幸せになる為には、自覚的に生きている人をより多く知るという事が重要になってきます。
このシリーズでは、そのような自覚的に生きている人たちをご紹介します。
私はあまり小説は読まない質なのですが、すごくハマった小説があります。
かなり古い小説ですが「ザ・ゴール」という小説が流行った事がありますよね。
小説といっても、製造業にまつわる理論を説明するために作られた物語なのですが、小説としても完成度が高いので、普通に小説として楽しめました。
あんまり面白かったので、このシリーズを全て読んでしまったくらいです。
ビジネス書だと思ったら、小説だった
今回ご紹介するのは、この「ザ・ゴール」の著者で物理学者のエリヤフ・ゴールドラット博士です。
物理学者が小説を書くという事は珍しいのですが、本当に頭が良い人というのは、小説くらい書こうと思えば書けてしまうものなんだなあ、とちょっと意外に思いました。
それから どんなにややこしい話でも、本当に深く理解している人というのは、素人にも分かるように説明できるのだという事を知りました。
逆に言うと、ただ単に暗記しているだけの人ほど、抽象化したりメタファーに置き換えるという「応用」が出来ないのだと思います。
ただ、こういう人は小説を書く「必要がない」から書かないというだけの話なんですね。
先生から何を学ぶのか?
「ザ・ゴール」の面白さは、ただ単にシステム工学系の専門的な話が分かりやすく学べる、というだけにとどまりません。
全般に流れている、仕事に対する熱い情熱が物語に乗って伝わってくるのです。
ふだん仕事を面白いと思えずに過ごしていた自分にとっては、何か大切な事を教えてもらった気がします。
これはゴールドラット博士自身の、仕事や研究に対する情熱が投影されているのだと思います。
もしかすると、大学の名教授や名講師の講義というのも、ただ単に知識を伝える場というだけでは無くて、学問の面白さや探求への熱い魂を生徒たちに伝授する場なのかもしれないなぁ、と漠然と思ったりしました。

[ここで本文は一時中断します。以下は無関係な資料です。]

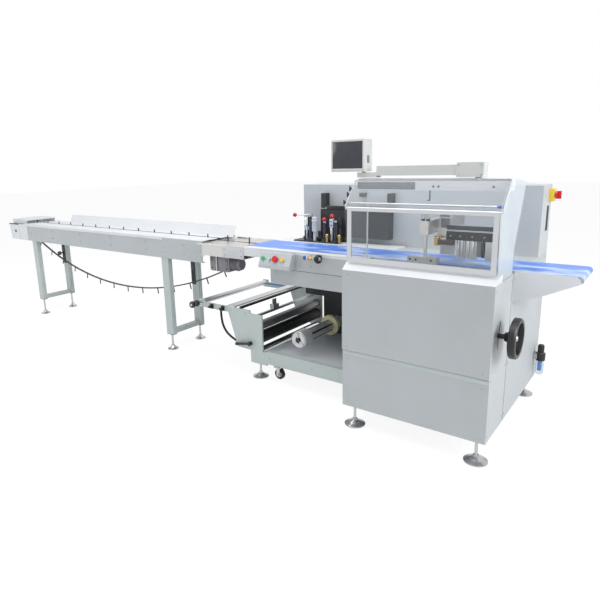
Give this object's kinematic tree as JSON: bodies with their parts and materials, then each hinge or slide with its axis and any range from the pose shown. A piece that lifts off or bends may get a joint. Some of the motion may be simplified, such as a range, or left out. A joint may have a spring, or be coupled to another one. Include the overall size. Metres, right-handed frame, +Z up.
{
  "type": "horizontal flow wrapper",
  "caption": "Horizontal flow wrapper: lug chain infeed, belt, film unwind with rollers, hooded end-seal station, cabinets, operator panel on a swing arm and a handwheel.",
  "frame": {"origin": "middle of the footprint, on the floor", "axes": "+X along the product's travel, -Y towards the operator, +Z up"},
  "size_m": [5.2319, 1.058, 1.556],
  "materials": {
    "frame_grey": "satin powder coat",
    "light_grey": "satin powder coat",
    "white_plate": "smooth paint",
    "steel": "brushed",
    "chrome": "polished",
    "aluminium": "turned",
    "dark_metal": "dark paint",
    "motor_grey": "rough cast paint",
    "black_plastic": "moulded",
    "black_rubber": "smooth rubber",
    "blue_belt": "smooth belt",
    "green": "gloss",
    "teal": "gloss",
    "red": "gloss",
    "yellow": "gloss",
    "core_yellow": "smooth",
    "clear_sheet": "polished acrylic",
    "filter": "moulded"
  },
  "bodies": {
    "body": {"infeed_rails": "frame_grey", "infeed_bed": "white_plate", "guide_plates": "white_plate", "tail_block": "light_grey", "infeed_legs": "frame_grey", "leg_plates": "dark_metal", "lug_chain": "steel", "transfer_trough": "steel", "chain_wheels": "steel", "gearmotor": "motor_grey", "belt": "blue_belt", "belt_bed": "steel", "middle_deck": "light_grey", "belt_tables": "white_plate", "button_box": "light_grey", "unwind_sides": "light_grey", "sensor_hose": "black_rubber", "cross_bars": "steel", "drive_boxes": "dark_metal", "base_frame": "light_grey", "levelling_feet": "chrome", "main_cabinet": "frame_grey", "front_ledge": "white_plate", "rear_cabinet": "light_grey", "hood_sheets": "clear_sheet", "top_beam": "light_grey", "stay_rod": "steel", "seal_frame": "light_grey", "seal_jaw": "steel", "fin_seal_unit": "steel", "outfeed_sides": "light_grey", "switch_plate": "yellow", "air_filter": "filter"},
    "door": {"door_frame": "white_plate", "door_sheet": "clear_sheet"},
    "arm": {"panel_arm": "light_grey"},
    "panel": {"panel_case": "light_grey"},
    "wheel": {"handwheel": "black_plastic"},
    "crank": {"hand_crank": "black_plastic"},
    "switch": {"switch_knob": "red"},
    "roller_outer": {"outer_roller": "aluminium"},
    "roller_grey": {"grey_roller": "aluminium"},
    "roller_black": {"black_roller": "black_rubber"},
    "roller_silver": {"silver_roller": "chrome"},
    "spindle": {"film_shaft": "aluminium", "core_ring": "core_yellow"},
    "fork": {"castor_fork": "steel"},
    "castor": {"castor_wheel": "black_rubber"},
    "clamp": {"clamp_lever": "black_plastic"},
    "lever_left": {"left_lever": "red"},
    "lever_middle": {"middle_lever": "red"},
    "lever_right": {"right_lever": "red"},
    "button_green": {"green_button": "green"},
    "button_pale": {"pale_button": "teal"},
    "button_stop": {"stop_button": "red"},
    "button_yellow": {"yellow_button": "yellow"}
  },
  "joints": [
    {"name": "door_hinge", "type": "hinge", "parent": "body", "child": "door", "pos_m": [1.934, -0.494, 1.214], "axis": [-1, 0, 0], "range_deg": [0, 110]},
    {"name": "arm_swing", "type": "hinge", "parent": "body", "child": "arm", "pos_m": [2.162, -0.341, 1.361], "axis": [0, 0, 1], "range_deg": [0, 90]},
    {"name": "panel_turn", "type": "hinge", "parent": "arm", "child": "panel", "pos_m": [1.569, -0.341, 1.392], "axis": [0, 0, 1], "range_deg": [-45, 45]},
    {"name": "handwheel_turn", "type": "hinge", "parent": "body", "child": "wheel", "pos_m": [2.392, -0.433, 0.645], "axis": [1, 0, 0], "continuous": true},
    {"name": "crank_turn", "type": "hinge", "parent": "body", "child": "crank", "pos_m": [1.263, -0.304, 0.887], "axis": [1, 0, 0], "continuous": true},
    {"name": "switch_turn", "type": "hinge", "parent": "body", "child": "switch", "pos_m": [2.353, 0.482, 1.23], "axis": [1, 0, 0], "range_deg": [0, 90]},
    {"name": "outer_roller_spin", "type": "hinge", "parent": "body", "child": "roller_outer", "pos_m": [0.234, 0.084, 0.48], "axis": [0, 1, 0], "continuous": true},
    {"name": "grey_roller_spin", "type": "hinge", "parent": "body", "child": "roller_grey", "pos_m": [0.742, 0.084, 0.376], "axis": [0, 1, 0], "continuous": true},
    {"name": "black_roller_spin", "type": "hinge", "parent": "body", "child": "roller_black", "pos_m": [0.74, 0.084, 0.291], "axis": [0, 1, 0], "continuous": true},
    {"name": "silver_roller_spin", "type": "hinge", "parent": "body", "child": "roller_silver", "pos_m": [0.754, 0.084, 0.208], "axis": [0, 1, 0], "continuous": true},
    {"name": "film_shaft_spin", "type": "hinge", "parent": "body", "child": "spindle", "pos_m": [1.066, 0.014, 0.335], "axis": [0, 1, 0], "continuous": true},
    {"name": "castor_swivel", "type": "hinge", "parent": "body", "child": "fork", "pos_m": [0.854, -0.206, 0.12], "axis": [0, 0, 1], "continuous": true},
    {"name": "castor_roll", "type": "hinge", "parent": "fork", "child": "castor", "pos_m": [0.87, -0.206, 0.041], "axis": [0, 1, 0], "continuous": true},
    {"name": "clamp_turn", "type": "hinge", "parent": "body", "child": "clamp", "pos_m": [0.689, -0.302, 0.25], "axis": [0, 1, 0], "range_deg": [-60, 60]},
    {"name": "left_lever_turn", "type": "hinge", "parent": "body", "child": "lever_left", "pos_m": [0.889, 0.166, 1.088], "axis": [0, 0, 1], "range_deg": [-30, 30]},
    {"name": "middle_lever_turn", "type": "hinge", "parent": "body", "child": "lever_middle", "pos_m": [1.004, 0.166, 1.044], "axis": [0, 0, 1], "range_deg": [-30, 30]},
    {"name": "right_lever_turn", "type": "hinge", "parent": "body", "child": "lever_right", "pos_m": [1.089, 0.166, 1.05], "axis": [0, 0, 1], "range_deg": [-30, 30]},
    {"name": "green_press", "type": "slide", "parent": "body", "child": "button_green", "axis": [0, 0.8944, -0.4472], "range_m": [0, 0.003], "stiffness_N_per_m": 400},
    {"name": "pale_press", "type": "slide", "parent": "body", "child": "button_pale", "axis": [0, 0.8944, -0.4472], "range_m": [0, 0.003], "stiffness_N_per_m": 400},
    {"name": "stop_press", "type": "slide", "parent": "body", "child": "button_stop", "axis": [0, 0.8944, -0.4472], "range_m": [0, 0.003], "stiffness_N_per_m": 400},
    {"name": "yellow_press", "type": "slide", "parent": "body", "child": "button_yellow", "axis": [0, 0.8944, -0.4472], "range_m": [0, 0.003], "stiffness_N_per_m": 400}
  ]
}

そうだとすると、今は何かを学ぶには本当に良い時代になったと思います。
学びやすい時代を邪魔するものの正体とは?
ゴールドラット博士のような人の小説というのは、ソフトを売る為というレアなケースでしか生まれませんでしたが、今はもっと簡単な方法で学者や技術者の講義を聴く事ができます。
それはyoutubeの動画です。
最近は世界中の先生の講義を直接聴く事が可能になりましたよね。
大変な思いをして大学に入ったり、お金を貯めて外国へわざわざ出向いていく必要もないのです。
日本人には英語という壁があるのが残念ですが・・・。
ただ、英語で仕入れた情報を日本語で紹介するという仲介者のような人も増えていると思います。
普通に英語が理解できる人も増えていますよね。
いまや大学や専門家の中だけに留まっていたユニークな情報が、どんどん外へ拡散し始めています。

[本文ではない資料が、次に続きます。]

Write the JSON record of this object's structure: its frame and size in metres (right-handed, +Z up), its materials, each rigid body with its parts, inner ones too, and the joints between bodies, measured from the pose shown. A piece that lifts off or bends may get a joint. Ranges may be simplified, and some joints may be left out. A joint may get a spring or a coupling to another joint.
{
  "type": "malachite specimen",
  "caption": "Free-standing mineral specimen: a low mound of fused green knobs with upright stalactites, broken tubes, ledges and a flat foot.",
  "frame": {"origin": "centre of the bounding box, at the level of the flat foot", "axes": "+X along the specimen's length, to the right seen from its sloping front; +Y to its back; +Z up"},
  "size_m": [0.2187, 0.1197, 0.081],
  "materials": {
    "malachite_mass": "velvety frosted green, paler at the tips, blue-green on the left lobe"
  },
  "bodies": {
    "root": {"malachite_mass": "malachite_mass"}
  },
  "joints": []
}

今までだったら決して出会う事ができなかった人物の話を聞く事が可能になったのです。
動画というのは、活字だけでは伝わらないエネルギーのようなものもキャッチする事が出来ますよね。
これからは学者だ、専門家だとかの経歴に関係なく「本当に理解している人から真髄が聞ける」という機会も増えて行くと思います。
本当に問題なのは、自分の心のブロックなのかもしれません。
こんなに面白くてしょうがないコンテンツが溢れているのに、受験の為とか就職の為に勉強するなんて、もったいなくて好奇心が泣くと思います。
博士の誤算
物理学者であり、当時ソフトウェアの開発に取り組んでいたゴールドラット博士ですが、そもそもなぜ彼は小説など書いたのでしょうか?

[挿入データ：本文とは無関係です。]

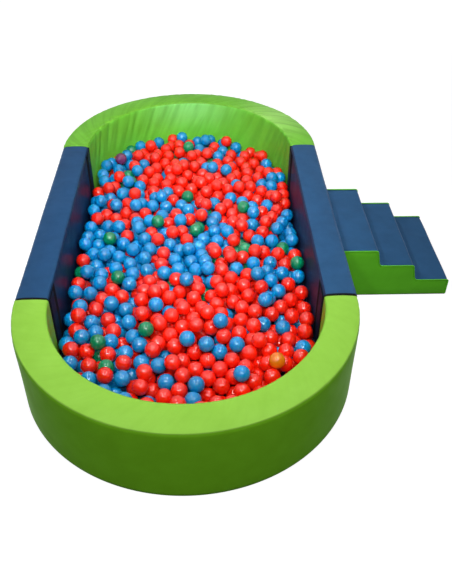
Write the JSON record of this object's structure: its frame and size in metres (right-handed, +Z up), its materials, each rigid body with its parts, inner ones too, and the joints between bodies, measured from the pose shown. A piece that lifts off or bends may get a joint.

実はこの小説は、あるソフトを売り込む為に書かれた「宣伝用」のものだったそうです。
ところが小説がベストセラーになって、肝心のソフトは売れませんでした。
博士的にはがっかりだったでしょうが、後世に残した影響は大きいと思います。
多くの人がゴールを読んで”TOC理論”というのを理解した事によって、製造業にとどまらず産業界に大きな変革をもたらしたのではないでしょうか。
高額なソフトウェアが一部の企業に売れて終わるよりも、全世界に幅広く影響を与えるという結果になったのです。
ちなみにゴールドラット博士が設立したGOLDRATTというコンサルティング会社は“成功報酬”形式で、成果が上がるまでは交通費さえ請求しないんだとか。
ゴールドラット博士は既に亡くなっていますが、博士の夢は“世界中の人に考えることを教える”という事だったそうです。